[Entries with model source code]
* Begin *

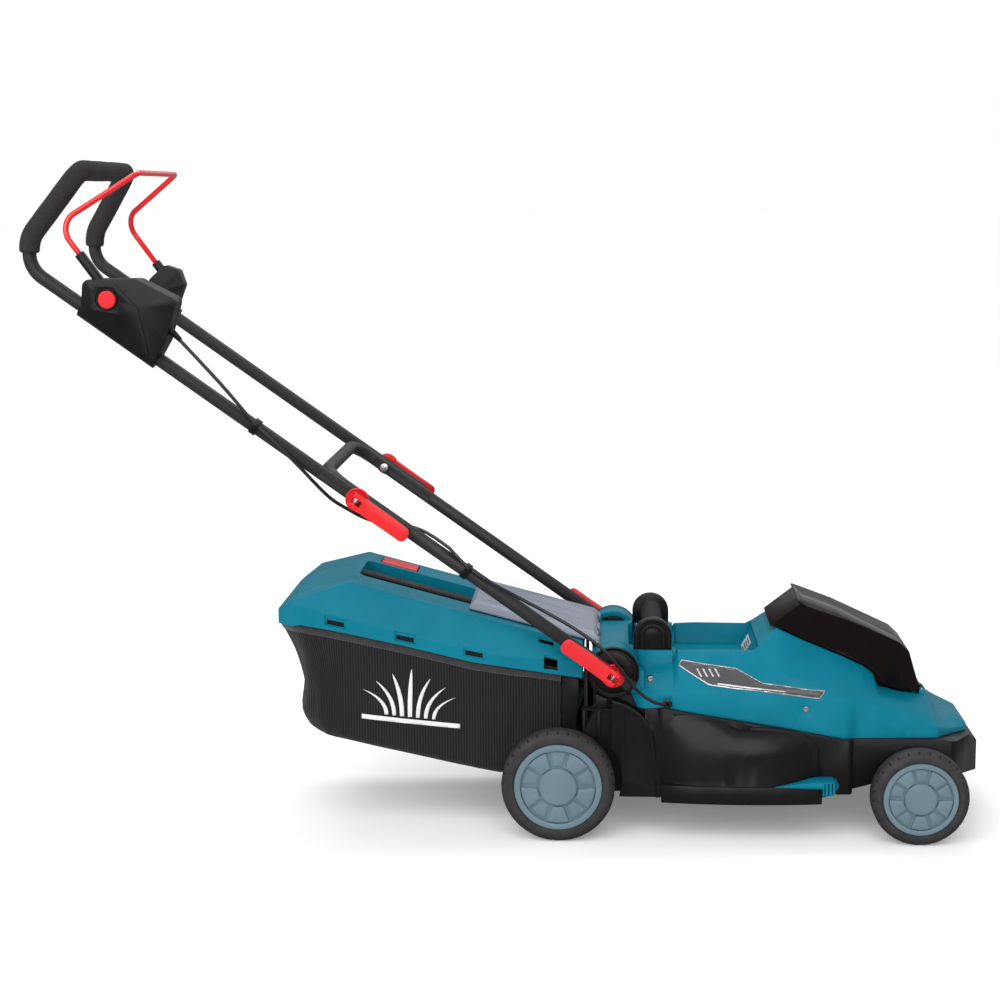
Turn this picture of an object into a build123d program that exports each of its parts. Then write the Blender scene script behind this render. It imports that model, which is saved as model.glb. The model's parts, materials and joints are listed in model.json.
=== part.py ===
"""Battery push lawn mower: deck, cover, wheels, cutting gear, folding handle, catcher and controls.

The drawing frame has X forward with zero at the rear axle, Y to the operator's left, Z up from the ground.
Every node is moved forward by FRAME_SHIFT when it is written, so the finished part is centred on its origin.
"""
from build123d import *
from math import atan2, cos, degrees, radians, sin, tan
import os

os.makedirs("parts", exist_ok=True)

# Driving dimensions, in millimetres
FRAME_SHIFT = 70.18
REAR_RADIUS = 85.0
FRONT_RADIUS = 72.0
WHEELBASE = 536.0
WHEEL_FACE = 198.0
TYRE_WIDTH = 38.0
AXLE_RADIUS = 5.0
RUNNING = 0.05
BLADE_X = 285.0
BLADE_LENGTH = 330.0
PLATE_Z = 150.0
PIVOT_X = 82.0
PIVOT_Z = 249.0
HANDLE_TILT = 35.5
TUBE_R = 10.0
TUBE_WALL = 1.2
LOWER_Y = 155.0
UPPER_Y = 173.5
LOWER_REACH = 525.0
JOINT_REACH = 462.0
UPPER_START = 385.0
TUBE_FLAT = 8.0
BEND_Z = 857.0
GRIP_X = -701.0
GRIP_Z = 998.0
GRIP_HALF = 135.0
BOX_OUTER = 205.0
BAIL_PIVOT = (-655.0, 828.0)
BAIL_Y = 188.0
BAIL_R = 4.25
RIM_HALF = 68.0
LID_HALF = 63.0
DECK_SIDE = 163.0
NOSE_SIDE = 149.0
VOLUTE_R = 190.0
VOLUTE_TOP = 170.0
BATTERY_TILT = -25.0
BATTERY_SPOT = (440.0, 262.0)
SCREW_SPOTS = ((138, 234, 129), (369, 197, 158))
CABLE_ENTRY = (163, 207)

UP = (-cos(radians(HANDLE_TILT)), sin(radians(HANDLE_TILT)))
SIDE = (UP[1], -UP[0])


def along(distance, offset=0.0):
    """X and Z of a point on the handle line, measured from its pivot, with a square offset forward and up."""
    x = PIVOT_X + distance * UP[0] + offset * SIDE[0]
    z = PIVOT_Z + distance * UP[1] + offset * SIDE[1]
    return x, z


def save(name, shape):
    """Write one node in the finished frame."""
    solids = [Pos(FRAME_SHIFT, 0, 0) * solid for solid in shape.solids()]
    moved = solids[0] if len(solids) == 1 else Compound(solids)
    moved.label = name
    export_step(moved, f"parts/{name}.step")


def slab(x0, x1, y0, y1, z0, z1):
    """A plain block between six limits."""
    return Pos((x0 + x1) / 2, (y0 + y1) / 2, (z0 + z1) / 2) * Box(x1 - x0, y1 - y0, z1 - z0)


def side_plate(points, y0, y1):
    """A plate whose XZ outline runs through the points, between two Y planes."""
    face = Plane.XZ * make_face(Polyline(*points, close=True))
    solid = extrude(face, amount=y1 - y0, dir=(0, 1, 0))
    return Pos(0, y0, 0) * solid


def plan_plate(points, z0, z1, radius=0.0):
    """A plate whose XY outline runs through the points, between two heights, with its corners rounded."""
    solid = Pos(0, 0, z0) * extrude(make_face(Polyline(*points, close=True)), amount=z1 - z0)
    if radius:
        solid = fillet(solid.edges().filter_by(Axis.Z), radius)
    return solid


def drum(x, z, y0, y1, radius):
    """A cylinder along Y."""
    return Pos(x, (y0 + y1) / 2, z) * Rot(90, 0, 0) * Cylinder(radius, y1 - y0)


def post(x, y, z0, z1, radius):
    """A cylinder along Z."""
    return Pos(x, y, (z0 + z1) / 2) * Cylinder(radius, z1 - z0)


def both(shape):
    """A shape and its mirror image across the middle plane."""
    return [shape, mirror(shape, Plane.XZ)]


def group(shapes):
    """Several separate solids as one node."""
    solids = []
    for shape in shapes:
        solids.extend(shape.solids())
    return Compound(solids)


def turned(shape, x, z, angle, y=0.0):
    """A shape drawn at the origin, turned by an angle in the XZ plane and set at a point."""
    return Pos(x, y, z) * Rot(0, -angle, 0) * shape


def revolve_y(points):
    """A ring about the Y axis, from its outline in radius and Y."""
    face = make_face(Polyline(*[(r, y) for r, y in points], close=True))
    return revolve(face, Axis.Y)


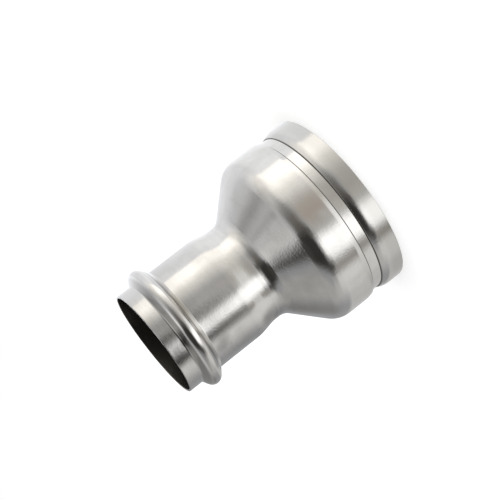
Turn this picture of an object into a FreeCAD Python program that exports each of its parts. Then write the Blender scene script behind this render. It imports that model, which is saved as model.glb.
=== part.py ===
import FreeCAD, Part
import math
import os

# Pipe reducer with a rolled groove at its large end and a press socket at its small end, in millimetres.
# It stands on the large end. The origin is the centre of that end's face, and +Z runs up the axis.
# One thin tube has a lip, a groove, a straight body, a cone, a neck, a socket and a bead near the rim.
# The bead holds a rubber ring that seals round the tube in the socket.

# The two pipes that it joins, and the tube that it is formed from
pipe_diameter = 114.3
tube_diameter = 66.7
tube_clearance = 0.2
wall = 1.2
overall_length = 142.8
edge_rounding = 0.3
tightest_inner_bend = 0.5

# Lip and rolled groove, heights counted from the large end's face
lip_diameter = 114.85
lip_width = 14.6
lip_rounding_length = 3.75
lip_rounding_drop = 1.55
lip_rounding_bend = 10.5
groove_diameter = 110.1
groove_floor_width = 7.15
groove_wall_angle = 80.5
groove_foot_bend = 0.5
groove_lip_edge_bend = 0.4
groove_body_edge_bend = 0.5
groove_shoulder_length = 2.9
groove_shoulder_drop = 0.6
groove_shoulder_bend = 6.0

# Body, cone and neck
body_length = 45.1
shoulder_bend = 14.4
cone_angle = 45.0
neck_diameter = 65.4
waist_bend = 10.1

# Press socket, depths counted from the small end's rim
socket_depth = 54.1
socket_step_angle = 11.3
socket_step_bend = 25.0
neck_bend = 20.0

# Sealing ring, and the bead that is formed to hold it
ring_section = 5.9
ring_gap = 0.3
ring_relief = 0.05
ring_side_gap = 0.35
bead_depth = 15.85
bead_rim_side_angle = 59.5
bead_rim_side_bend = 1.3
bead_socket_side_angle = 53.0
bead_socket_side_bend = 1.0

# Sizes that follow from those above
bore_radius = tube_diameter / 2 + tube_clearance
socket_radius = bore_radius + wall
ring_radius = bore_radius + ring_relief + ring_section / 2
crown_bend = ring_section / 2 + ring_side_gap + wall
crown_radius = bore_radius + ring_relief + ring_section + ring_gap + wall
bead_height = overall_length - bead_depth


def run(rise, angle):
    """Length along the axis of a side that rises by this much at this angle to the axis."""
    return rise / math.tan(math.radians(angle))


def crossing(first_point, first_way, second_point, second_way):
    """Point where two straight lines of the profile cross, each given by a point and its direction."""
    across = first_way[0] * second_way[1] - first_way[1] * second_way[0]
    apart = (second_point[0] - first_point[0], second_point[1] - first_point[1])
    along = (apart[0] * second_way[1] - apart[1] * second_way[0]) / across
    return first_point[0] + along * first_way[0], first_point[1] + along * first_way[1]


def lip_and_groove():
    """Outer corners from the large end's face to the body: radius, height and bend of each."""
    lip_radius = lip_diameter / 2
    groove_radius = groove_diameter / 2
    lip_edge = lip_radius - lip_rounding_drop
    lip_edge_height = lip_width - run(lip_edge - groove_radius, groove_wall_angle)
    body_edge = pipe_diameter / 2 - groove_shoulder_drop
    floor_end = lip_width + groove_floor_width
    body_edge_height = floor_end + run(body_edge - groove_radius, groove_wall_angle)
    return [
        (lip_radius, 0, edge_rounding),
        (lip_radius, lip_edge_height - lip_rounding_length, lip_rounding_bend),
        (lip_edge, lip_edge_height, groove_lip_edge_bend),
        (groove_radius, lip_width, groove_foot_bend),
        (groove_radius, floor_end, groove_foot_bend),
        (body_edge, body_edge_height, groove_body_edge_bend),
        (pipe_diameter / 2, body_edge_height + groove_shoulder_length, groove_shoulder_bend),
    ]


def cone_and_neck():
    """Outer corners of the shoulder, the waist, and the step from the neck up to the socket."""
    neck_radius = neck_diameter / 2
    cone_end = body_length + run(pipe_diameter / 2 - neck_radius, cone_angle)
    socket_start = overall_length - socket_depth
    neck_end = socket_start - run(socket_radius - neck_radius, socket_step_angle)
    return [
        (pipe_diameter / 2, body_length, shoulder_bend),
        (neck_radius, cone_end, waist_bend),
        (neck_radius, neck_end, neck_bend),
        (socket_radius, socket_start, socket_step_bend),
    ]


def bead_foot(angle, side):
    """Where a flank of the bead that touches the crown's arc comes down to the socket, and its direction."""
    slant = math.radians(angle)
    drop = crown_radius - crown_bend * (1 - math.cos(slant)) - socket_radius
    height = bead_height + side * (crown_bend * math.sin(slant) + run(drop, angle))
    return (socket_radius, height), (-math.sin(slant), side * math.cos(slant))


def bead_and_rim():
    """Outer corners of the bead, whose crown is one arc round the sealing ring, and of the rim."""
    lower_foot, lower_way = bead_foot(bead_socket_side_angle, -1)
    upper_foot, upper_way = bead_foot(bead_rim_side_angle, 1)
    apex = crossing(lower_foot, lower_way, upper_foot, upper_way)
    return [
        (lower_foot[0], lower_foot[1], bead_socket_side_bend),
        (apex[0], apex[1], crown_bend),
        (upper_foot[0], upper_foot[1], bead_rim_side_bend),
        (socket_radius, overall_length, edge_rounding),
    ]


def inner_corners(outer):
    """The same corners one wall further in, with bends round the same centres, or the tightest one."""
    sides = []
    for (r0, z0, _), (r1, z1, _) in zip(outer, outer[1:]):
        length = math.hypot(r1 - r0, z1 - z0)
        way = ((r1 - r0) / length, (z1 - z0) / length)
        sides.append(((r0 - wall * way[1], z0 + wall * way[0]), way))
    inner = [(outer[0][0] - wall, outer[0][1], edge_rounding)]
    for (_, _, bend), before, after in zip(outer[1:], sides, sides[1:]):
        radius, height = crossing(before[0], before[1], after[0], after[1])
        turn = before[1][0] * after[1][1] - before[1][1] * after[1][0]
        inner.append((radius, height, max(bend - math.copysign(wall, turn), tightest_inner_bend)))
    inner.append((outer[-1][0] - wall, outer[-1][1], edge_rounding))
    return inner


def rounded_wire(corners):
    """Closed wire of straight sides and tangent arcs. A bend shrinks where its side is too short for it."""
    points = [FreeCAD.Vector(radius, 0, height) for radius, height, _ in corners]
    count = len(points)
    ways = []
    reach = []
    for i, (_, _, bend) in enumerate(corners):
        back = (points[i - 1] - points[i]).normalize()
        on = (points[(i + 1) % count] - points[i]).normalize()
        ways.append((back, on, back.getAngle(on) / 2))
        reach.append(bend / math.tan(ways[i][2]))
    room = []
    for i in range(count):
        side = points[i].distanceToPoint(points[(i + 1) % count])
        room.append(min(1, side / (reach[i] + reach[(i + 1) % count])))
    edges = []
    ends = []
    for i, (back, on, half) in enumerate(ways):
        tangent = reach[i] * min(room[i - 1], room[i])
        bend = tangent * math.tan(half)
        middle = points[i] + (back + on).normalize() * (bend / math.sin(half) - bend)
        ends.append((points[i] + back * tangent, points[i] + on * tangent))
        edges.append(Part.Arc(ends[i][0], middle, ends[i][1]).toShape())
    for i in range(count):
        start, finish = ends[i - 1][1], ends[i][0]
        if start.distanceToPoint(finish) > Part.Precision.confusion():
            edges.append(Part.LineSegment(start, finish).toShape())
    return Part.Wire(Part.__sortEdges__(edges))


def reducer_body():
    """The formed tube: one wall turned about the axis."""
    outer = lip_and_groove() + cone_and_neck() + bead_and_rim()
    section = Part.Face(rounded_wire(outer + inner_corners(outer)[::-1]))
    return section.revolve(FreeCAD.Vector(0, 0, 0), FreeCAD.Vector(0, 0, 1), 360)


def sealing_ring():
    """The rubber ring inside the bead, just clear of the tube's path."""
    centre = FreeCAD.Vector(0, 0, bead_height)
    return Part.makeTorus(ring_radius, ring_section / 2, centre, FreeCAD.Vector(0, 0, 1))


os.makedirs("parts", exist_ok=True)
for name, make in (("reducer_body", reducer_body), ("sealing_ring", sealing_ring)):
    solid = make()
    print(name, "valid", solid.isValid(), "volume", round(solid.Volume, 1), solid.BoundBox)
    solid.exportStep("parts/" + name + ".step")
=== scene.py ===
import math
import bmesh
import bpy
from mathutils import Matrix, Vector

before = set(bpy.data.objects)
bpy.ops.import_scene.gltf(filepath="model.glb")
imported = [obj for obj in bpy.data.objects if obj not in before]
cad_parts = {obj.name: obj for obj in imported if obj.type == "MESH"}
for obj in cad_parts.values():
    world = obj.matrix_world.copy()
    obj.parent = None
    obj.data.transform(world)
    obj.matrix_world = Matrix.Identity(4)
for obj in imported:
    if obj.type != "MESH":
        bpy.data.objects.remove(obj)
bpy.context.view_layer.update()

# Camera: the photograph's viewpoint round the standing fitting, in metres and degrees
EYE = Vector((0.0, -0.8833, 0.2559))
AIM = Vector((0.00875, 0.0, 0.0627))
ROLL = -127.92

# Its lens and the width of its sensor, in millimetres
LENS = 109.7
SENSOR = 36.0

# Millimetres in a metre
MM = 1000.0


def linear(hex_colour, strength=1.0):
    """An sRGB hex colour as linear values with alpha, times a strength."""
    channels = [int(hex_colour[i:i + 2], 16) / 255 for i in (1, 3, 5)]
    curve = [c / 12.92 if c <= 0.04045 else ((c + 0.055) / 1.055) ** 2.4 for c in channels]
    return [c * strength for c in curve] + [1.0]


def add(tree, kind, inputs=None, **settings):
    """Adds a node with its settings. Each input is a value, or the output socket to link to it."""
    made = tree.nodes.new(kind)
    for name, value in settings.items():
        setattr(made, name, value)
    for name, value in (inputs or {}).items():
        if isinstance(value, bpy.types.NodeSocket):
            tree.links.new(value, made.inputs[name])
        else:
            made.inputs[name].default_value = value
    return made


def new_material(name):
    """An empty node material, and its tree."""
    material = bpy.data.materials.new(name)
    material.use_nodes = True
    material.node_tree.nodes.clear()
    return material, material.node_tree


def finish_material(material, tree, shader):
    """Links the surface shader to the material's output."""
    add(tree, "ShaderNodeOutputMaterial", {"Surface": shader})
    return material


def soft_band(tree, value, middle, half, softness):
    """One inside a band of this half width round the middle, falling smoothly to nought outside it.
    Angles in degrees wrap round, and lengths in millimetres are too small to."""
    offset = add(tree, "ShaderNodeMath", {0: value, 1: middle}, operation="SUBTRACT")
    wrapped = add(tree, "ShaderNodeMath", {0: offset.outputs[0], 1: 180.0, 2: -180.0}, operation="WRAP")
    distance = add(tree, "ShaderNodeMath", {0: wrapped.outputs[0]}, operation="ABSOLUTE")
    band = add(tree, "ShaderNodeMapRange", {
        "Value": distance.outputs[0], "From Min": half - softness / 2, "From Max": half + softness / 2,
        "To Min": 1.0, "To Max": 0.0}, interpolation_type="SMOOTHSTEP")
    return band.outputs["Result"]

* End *

» Exercise description: Your task is to output exactly the lines from the one with "Turn this picture of an object into a FreeCAD" through the one with "tightest_inner_bend = 0.5", counting both ends.

» Solution to this exercise:
Turn this picture of an object into a FreeCAD Python program that exports each of its parts. Then write the Blender scene script behind this render. It imports that model, which is saved as model.glb.
=== part.py ===
import FreeCAD, Part
import math
import os

# Pipe reducer with a rolled groove at its large end and a press socket at its small end, in millimetres.
# It stands on the large end. The origin is the centre of that end's face, and +Z runs up the axis.
# One thin tube has a lip, a groove, a straight body, a cone, a neck, a socket and a bead near the rim.
# The bead holds a rubber ring that seals round the tube in the socket.

# The two pipes that it joins, and the tube that it is formed from
pipe_diameter = 114.3
tube_diameter = 66.7
tube_clearance = 0.2
wall = 1.2
overall_length = 142.8
edge_rounding = 0.3
tightest_inner_bend = 0.5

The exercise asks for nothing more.